We'll be continuing to build solidarity, build the Manila conference, build towards the WSF in India in 2004, but most importantly step up building the struggle here in Australia.

As Dipankar Bhattacharya pointed out in his address to the conference opening plenary session, "The best way we in India can oppose imperialist globalisation and the war and racism is by defeating the Indian collaborators of US imperialism who are unleashing a reign of communal fascism". While stepping up international political cooperation among broad sections of the anti-globalisation forces, the radical left must also deepen the movement in every available national and local context. "The deeper we go, the stronger we grow", he pointed out.

Intense experience

The four days of the conference were an intense experience, packed with nine plenary sessions, held in the main hall; seven major sessions in the main hall or marquee, and more than 110 workshops in classrooms. There were many hard choices about which workshops to attend. In fact, the main complaint at the conference was that there were too many choices. But the alternative was a conference lasting for weeks.

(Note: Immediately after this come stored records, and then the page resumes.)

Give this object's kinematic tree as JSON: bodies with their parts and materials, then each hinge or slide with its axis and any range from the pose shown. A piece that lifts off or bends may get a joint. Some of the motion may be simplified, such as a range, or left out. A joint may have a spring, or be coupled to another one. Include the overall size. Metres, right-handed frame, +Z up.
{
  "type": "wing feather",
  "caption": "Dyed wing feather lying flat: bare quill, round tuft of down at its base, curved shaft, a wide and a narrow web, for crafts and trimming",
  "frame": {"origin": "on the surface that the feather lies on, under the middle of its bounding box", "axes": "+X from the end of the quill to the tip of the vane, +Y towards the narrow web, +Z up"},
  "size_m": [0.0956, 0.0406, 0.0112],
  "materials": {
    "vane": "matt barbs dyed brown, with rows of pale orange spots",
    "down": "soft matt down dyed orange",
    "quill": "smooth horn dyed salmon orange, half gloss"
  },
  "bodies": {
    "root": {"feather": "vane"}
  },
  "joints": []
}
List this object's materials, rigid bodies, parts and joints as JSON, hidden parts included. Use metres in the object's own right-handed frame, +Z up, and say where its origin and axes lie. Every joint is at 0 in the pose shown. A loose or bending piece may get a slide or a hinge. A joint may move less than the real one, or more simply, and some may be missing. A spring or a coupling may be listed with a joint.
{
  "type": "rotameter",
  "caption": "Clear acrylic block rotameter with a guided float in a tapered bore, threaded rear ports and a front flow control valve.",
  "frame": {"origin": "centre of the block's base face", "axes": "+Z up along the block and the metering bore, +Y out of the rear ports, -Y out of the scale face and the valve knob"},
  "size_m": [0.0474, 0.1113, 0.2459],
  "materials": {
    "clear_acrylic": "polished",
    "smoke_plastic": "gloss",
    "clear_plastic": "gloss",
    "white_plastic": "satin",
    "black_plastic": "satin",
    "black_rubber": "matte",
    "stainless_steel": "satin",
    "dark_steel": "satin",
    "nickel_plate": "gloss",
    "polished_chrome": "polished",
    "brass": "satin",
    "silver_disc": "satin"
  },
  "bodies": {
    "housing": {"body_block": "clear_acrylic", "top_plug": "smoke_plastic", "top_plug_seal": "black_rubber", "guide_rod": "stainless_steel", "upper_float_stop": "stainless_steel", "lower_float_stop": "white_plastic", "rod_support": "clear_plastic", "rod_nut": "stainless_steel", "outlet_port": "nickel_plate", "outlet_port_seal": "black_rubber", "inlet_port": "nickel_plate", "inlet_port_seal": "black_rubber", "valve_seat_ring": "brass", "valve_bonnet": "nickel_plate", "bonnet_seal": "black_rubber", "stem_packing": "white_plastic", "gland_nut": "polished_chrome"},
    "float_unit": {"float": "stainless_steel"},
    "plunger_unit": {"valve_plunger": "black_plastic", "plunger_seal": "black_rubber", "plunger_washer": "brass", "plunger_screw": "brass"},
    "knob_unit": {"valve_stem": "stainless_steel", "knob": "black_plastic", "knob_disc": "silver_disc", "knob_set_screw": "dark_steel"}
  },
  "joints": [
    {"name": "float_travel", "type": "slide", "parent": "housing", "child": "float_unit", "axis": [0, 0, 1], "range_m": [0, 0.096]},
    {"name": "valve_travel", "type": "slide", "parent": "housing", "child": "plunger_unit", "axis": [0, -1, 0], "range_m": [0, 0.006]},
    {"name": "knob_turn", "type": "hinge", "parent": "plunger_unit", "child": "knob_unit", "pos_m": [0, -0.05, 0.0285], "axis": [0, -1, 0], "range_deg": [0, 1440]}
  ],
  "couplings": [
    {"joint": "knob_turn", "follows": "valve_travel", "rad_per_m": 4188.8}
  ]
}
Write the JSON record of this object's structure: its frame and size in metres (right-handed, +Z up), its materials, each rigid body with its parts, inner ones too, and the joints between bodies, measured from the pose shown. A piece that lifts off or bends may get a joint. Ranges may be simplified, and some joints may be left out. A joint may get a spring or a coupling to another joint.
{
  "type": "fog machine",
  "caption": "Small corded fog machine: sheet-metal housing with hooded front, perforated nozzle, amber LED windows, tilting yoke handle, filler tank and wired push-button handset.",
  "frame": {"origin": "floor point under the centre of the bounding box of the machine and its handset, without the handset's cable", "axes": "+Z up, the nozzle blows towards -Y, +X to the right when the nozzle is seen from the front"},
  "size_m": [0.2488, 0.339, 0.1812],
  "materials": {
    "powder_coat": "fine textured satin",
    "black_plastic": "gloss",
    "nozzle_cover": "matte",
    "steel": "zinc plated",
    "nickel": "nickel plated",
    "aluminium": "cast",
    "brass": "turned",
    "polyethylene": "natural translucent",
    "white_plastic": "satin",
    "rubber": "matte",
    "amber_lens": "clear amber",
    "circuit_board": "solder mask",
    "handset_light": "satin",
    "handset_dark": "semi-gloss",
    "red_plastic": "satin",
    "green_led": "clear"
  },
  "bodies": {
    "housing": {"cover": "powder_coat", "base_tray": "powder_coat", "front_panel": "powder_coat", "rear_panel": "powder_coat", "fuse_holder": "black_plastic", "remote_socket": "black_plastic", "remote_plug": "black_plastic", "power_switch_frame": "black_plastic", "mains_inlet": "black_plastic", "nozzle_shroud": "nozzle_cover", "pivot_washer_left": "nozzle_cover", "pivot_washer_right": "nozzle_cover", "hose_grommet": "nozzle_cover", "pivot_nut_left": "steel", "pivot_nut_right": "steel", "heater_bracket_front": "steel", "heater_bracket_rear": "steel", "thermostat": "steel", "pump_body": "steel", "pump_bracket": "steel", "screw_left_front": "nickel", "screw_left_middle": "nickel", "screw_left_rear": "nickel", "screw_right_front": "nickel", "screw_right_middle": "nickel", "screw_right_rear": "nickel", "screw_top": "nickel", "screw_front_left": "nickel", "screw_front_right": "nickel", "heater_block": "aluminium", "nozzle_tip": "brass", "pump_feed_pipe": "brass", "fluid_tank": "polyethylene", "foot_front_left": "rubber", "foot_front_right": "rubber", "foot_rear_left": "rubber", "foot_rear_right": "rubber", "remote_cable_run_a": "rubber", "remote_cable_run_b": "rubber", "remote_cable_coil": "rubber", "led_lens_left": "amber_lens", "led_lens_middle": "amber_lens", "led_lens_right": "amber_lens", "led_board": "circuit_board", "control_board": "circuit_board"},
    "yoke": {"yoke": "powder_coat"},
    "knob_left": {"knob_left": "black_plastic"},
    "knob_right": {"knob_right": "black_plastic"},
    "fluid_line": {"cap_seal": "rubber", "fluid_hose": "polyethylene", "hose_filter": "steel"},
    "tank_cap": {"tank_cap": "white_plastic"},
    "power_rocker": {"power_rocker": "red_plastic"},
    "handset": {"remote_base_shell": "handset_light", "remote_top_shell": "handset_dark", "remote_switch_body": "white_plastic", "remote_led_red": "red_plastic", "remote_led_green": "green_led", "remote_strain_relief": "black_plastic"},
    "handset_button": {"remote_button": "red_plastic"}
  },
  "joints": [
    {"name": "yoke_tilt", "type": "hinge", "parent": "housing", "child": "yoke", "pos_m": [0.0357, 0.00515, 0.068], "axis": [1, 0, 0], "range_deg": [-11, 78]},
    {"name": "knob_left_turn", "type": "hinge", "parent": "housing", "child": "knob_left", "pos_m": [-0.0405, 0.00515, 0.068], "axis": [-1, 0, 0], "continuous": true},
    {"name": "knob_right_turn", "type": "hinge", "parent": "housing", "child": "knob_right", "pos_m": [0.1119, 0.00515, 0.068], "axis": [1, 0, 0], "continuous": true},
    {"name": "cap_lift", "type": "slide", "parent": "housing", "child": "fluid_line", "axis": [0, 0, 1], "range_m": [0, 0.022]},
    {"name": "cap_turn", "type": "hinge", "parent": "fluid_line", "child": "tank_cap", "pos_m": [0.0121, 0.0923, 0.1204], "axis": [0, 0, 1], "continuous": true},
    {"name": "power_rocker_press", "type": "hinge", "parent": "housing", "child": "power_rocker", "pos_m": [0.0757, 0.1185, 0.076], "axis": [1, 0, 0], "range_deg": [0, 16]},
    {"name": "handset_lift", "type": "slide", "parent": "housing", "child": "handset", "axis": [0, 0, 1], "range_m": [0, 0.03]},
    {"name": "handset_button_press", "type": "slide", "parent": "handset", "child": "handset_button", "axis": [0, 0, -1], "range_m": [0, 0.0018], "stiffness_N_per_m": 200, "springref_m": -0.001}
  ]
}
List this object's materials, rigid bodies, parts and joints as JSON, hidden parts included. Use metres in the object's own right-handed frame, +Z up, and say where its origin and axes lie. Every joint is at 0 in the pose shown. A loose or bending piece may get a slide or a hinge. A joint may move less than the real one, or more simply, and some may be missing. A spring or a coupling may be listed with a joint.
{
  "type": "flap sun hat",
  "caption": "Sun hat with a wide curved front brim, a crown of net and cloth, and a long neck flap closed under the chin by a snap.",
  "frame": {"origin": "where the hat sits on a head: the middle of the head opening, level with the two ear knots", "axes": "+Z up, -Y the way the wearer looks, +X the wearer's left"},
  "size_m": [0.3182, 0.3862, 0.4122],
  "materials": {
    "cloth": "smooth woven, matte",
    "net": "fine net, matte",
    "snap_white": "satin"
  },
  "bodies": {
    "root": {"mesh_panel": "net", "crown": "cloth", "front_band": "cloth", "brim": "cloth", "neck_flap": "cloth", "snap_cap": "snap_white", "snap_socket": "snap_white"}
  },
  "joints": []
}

Two conference bulletins were produced, with reprints of relevant documents and articles, copies of papers that were presented, and papers from comrades who in the end were unable to attend. Many of the conference papers will be posted on the conference web site, www.global-revolt.org, and some will be printed in Links magazine.

The evenings were taken up with the conference dinner, a barbecue to welcome the international guests, and an international cultural night. On the final day, as we sang the "Internationale" with the international guests leading from the stage, we felt the real spirit of solidarity and internationalism that was the essence of the conference.

All participants came away revived, inspired, and clearer in our solidarity tasks, working together on the myriad struggles in our region towards our common goal of making the world a better place. Another world, free of war, poverty, ignorance and exploitation, is definitely possible.